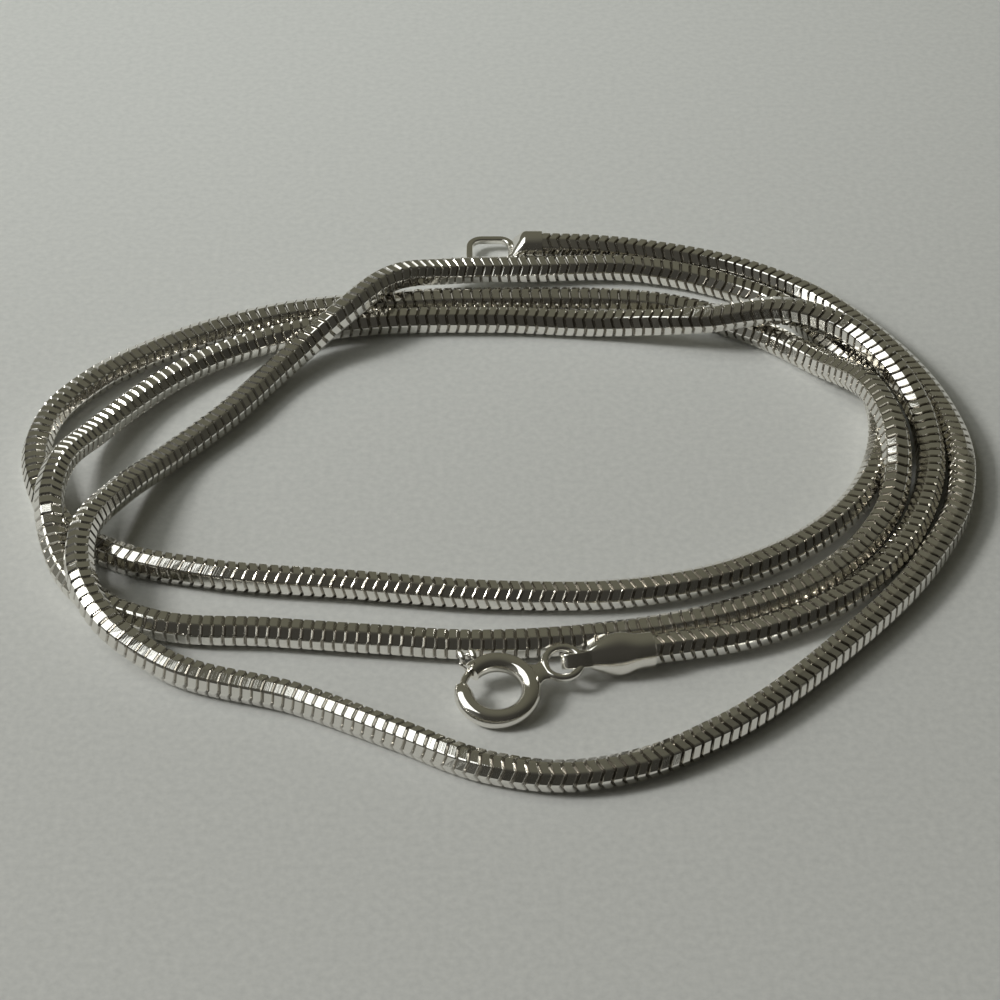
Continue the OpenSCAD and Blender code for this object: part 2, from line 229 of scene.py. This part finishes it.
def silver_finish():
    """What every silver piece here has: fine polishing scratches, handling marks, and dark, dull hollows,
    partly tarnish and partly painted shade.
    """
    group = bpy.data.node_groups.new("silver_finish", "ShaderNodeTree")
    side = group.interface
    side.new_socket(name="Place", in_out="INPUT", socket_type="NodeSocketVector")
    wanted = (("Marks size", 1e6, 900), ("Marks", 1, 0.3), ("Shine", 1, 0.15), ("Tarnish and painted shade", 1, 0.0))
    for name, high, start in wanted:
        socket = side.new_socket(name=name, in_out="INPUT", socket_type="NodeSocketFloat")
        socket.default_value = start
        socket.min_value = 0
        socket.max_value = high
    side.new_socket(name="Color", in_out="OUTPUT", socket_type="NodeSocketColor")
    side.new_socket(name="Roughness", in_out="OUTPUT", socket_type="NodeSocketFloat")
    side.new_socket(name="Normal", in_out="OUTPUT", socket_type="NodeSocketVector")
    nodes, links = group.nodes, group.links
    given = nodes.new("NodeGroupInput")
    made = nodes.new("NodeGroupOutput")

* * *

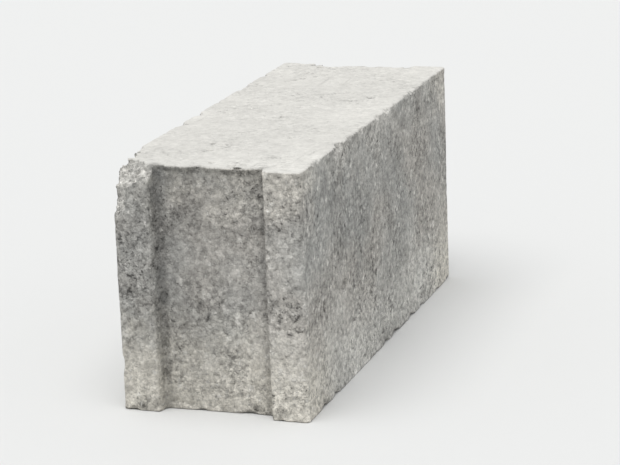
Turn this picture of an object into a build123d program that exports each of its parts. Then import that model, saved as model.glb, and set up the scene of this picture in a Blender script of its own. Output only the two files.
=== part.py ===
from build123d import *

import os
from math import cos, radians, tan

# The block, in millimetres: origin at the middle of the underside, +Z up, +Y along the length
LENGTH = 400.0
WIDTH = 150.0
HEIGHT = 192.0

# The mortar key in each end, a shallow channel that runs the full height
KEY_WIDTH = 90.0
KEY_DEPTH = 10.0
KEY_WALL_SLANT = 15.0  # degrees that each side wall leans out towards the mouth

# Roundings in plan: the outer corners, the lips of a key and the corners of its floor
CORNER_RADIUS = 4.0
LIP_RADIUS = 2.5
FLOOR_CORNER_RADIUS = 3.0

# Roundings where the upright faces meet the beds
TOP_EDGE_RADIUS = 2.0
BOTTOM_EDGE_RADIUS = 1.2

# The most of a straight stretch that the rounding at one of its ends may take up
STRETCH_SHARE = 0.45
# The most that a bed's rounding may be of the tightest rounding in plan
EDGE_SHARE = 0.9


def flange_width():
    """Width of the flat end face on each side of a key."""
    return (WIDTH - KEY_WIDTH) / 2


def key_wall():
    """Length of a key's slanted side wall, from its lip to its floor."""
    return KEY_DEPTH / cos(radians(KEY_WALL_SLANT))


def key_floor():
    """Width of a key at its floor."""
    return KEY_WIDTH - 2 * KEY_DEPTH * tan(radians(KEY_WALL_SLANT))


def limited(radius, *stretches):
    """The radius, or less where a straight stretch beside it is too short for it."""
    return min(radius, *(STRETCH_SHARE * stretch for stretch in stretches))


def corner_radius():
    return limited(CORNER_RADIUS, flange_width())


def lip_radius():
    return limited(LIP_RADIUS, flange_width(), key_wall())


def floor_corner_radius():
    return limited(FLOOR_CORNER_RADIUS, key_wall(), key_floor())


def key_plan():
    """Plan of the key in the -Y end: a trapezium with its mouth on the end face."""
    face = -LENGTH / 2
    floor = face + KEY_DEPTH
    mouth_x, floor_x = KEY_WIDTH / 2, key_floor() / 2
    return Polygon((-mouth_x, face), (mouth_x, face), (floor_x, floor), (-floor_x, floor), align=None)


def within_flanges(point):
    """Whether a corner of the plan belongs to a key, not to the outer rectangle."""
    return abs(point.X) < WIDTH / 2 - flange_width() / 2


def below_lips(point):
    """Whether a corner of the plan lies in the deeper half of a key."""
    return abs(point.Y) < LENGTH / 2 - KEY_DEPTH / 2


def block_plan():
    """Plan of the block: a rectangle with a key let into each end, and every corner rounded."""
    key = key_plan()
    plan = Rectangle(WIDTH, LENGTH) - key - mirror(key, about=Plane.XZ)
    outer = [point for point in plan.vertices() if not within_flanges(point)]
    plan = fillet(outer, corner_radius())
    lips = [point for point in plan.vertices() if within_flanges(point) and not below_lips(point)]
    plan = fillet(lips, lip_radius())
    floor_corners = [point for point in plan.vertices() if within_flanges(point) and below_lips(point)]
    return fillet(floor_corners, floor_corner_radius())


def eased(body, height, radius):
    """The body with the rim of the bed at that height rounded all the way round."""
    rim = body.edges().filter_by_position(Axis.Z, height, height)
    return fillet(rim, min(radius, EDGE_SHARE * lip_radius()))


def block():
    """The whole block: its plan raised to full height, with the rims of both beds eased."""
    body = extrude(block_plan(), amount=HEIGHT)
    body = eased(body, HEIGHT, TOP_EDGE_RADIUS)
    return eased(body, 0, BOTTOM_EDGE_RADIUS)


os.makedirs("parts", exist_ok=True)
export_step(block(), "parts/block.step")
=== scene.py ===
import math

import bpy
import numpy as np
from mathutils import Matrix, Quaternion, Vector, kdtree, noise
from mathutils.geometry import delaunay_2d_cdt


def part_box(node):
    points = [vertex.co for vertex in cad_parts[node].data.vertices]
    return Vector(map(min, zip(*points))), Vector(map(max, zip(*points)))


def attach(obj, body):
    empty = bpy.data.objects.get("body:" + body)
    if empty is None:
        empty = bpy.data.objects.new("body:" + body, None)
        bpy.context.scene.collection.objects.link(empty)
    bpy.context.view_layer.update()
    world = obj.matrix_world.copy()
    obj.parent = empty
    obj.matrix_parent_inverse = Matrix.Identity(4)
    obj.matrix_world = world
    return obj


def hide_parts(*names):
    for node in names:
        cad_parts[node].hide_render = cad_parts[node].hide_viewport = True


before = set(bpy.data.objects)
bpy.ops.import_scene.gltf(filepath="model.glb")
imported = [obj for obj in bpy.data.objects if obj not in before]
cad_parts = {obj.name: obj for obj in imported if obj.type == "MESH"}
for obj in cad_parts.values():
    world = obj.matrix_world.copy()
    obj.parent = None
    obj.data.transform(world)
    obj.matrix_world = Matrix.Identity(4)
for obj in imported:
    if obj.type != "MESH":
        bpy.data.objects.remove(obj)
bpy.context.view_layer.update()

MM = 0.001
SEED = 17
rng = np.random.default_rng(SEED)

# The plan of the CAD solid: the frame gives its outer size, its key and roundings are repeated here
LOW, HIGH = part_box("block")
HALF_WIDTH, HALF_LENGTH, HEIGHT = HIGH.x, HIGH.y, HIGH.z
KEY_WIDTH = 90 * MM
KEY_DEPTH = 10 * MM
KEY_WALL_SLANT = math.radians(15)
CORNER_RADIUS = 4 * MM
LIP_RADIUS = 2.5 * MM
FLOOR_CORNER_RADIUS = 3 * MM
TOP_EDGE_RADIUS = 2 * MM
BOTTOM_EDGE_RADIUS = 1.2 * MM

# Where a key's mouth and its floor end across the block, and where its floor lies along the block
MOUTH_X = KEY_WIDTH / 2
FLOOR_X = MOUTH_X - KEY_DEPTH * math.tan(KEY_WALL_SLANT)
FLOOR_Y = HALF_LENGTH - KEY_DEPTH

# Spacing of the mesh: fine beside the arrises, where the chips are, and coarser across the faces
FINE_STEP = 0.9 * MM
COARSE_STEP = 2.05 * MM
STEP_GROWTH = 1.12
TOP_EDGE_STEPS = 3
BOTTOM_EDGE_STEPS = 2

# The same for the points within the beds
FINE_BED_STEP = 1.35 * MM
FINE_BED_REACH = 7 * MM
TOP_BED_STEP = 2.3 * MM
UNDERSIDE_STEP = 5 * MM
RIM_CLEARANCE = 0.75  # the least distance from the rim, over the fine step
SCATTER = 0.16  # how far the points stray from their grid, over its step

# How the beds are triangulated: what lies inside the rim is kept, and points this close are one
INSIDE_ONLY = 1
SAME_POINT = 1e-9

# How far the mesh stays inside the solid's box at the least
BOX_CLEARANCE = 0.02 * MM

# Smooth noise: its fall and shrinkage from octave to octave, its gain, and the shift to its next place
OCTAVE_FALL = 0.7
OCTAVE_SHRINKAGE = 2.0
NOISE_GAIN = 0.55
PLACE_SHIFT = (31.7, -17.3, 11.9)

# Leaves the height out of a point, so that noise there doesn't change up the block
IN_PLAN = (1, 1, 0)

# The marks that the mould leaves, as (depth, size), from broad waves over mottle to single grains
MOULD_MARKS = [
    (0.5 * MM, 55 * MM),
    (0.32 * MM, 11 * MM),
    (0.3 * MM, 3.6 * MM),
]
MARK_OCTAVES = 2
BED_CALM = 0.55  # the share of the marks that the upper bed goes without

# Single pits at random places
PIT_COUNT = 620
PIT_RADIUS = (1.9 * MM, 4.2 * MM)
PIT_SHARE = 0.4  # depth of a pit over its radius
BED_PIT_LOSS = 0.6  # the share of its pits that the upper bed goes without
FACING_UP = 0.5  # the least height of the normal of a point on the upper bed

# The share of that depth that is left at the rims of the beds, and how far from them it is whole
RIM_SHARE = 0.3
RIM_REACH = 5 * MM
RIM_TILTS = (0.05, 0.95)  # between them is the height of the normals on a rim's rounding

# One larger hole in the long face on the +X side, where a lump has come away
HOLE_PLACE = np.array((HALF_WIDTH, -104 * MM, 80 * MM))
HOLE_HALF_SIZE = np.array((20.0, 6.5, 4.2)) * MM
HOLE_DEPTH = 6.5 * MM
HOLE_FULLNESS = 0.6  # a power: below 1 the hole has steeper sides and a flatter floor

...

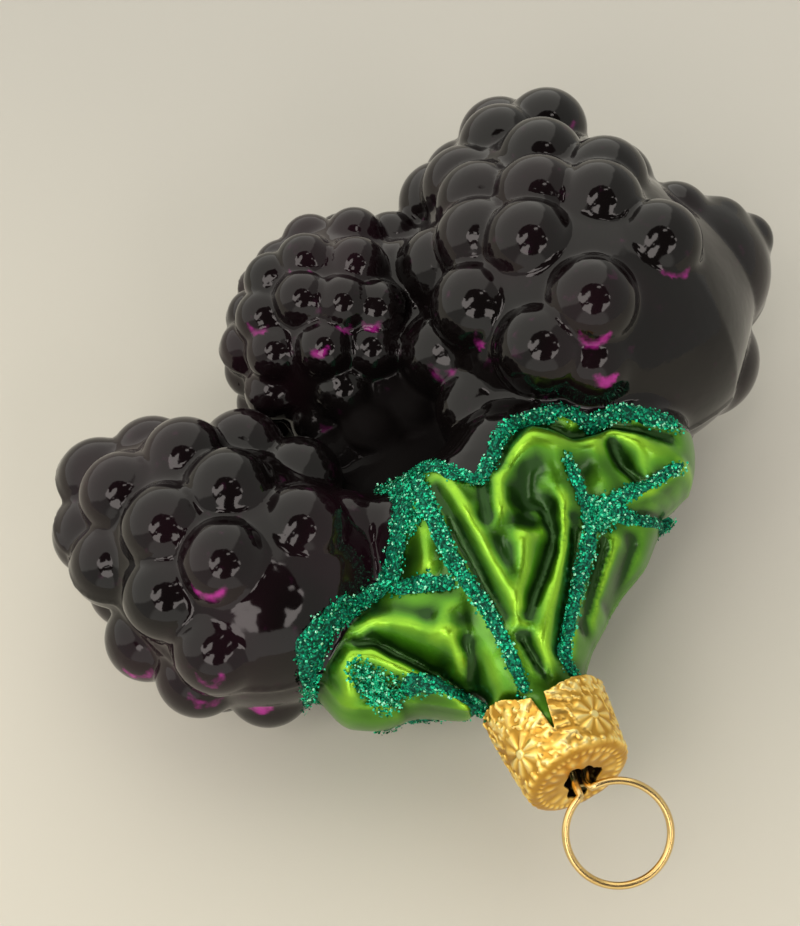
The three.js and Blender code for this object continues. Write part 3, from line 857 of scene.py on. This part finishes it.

• [Prompt]: Repeat the entries above verbatim, but only from the line that has "floor_corners = [point" down to the line that has "bpy.context.scene.collection.objects.link(empty)", inclusive.

• [Result]:
    floor_corners = [point for point in plan.vertices() if within_flanges(point) and below_lips(point)]
    return fillet(floor_corners, floor_corner_radius())


def eased(body, height, radius):
    """The body with the rim of the bed at that height rounded all the way round."""
    rim = body.edges().filter_by_position(Axis.Z, height, height)
    return fillet(rim, min(radius, EDGE_SHARE * lip_radius()))


def block():
    """The whole block: its plan raised to full height, with the rims of both beds eased."""
    body = extrude(block_plan(), amount=HEIGHT)
    body = eased(body, HEIGHT, TOP_EDGE_RADIUS)
    return eased(body, 0, BOTTOM_EDGE_RADIUS)


os.makedirs("parts", exist_ok=True)
export_step(block(), "parts/block.step")
=== scene.py ===
import math

import bpy
import numpy as np
from mathutils import Matrix, Quaternion, Vector, kdtree, noise
from mathutils.geometry import delaunay_2d_cdt


def part_box(node):
    points = [vertex.co for vertex in cad_parts[node].data.vertices]
    return Vector(map(min, zip(*points))), Vector(map(max, zip(*points)))


def attach(obj, body):
    empty = bpy.data.objects.get("body:" + body)
    if empty is None:
        empty = bpy.data.objects.new("body:" + body, None)
        bpy.context.scene.collection.objects.link(empty)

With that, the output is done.